Необходимость разоружения анархистов диктовалась лишь отчасти политическими соображениями; в гораздо большей степени это была вынужденная мера в начавшейся жестокой борьбе большевистской диктатуры с криминалом. Впрочем, надо учесть: предав проклятию Брестский мир, левые эсеры сближаются с анархистами в противостоянии большевикам; в их боевые отряды открыт путь уголовному элементу: став борцом революционной анархии, он перестаёт быть преступным. К апрелю восемнадцатого вопрос стоял так: кто одолеет — полууголовная вольница под чёрным знаменем анархии или красная большевистская диктатура?
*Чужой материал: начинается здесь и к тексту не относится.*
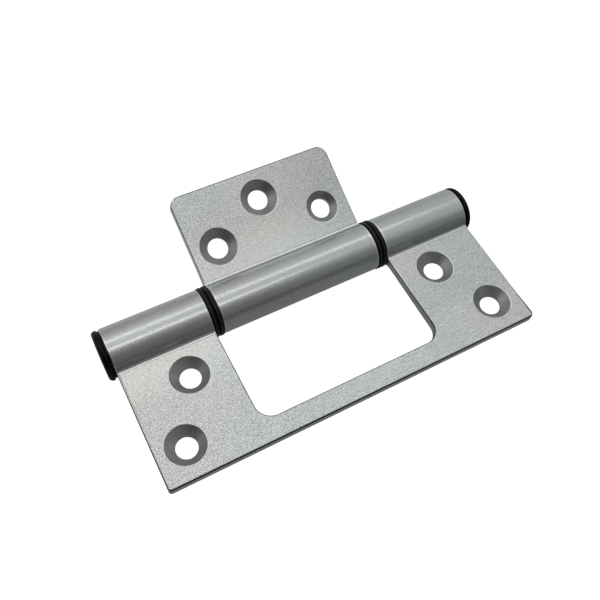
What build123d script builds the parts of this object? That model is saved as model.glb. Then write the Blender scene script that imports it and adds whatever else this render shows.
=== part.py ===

Война с криминалом становится для большевистской власти составной частью политической борьбы за выживание.
В ночь с 12 на 13 апреля после непродолжительного сопротивления были разоружены анархистские формирования в Москве; руководители федерации анархистов арестованы. Поводом послужили многочисленные произвольные «экспроприации», вплоть до ограбления Красного Креста и разгрома складов Земского союза. В Питере в это время буйства анархистов несколько поутихли по сравнению с февралём, и всё же… 25 марта грохнул взрыв в квартире 21 дома 11 по Большой Московской улице. Оказалось, сочувствующий анархистам матрос Ведерников пришёл в гости к приятелю; с собой, как положено настоящему приверженцу «матери порядка», притащил несколько бомб. Чем там занимались гость и хозяева — неизвестно, но одна штуковина взяла и взорвалась. Присутствующие отделались лёгкими травмами. При схожих обстоятельствах был ранен некий Тарасов, доставленный в Мариинскую больницу 8 марта: его шарахнуло осколками гранаты, взорвавшейся в помещении известного анархистского клуба на Коломенской улице, дом 15.
Последний эпизод стал одним из поводов для разоружения анархистов в Петрограде, осуществлённого силами ЧК в день рождения Ленина, 22 апреля. Тем же вечером на заседании Петроградского Совета рабочих и красноармейских депутатов председатель петроградской ЧК Моисей Урицкий восклицал, ядовито именуя анархистов «господами»: «В клубе на Коломенской улице эти господа производили практическое обучение делу метания ручных гранат. Вообразите, каково себя чувствовали жильцы этого дома, которые, бросая всё, уезжали отсюда чуть ли не под открытое небо!»
Пафос речи главного питерского чекиста именно в том, что организации анархистов стали «крышей» для самого злостного криминала и спекуляции. «Флагом анархии, — продолжал он, — прикрываются весьма тёмные элементы, совершившие целый ряд уголовных преступлений». Вот и ещё пример на эту тему: «Последователи анархических идей в федерации анархистов за Московской заставой всю свою идейную энергию целиком вкладывали во вполне мирное дело торговли похищенной кожей и прочими “реквизированными” продуктами». Итог речи звучит и как оправдание своих действий, и как политическое обвинение: «Мы лишь стремимся к… очищению идейного анархизма как такового от тех уголовных примесей к нему, которые в результате приводят к тому “анархизму”, на который с надеждой смотрит вся насторожившаяся контрреволюция» (Петроградская правда, 23 (12) апреля 1918 г.).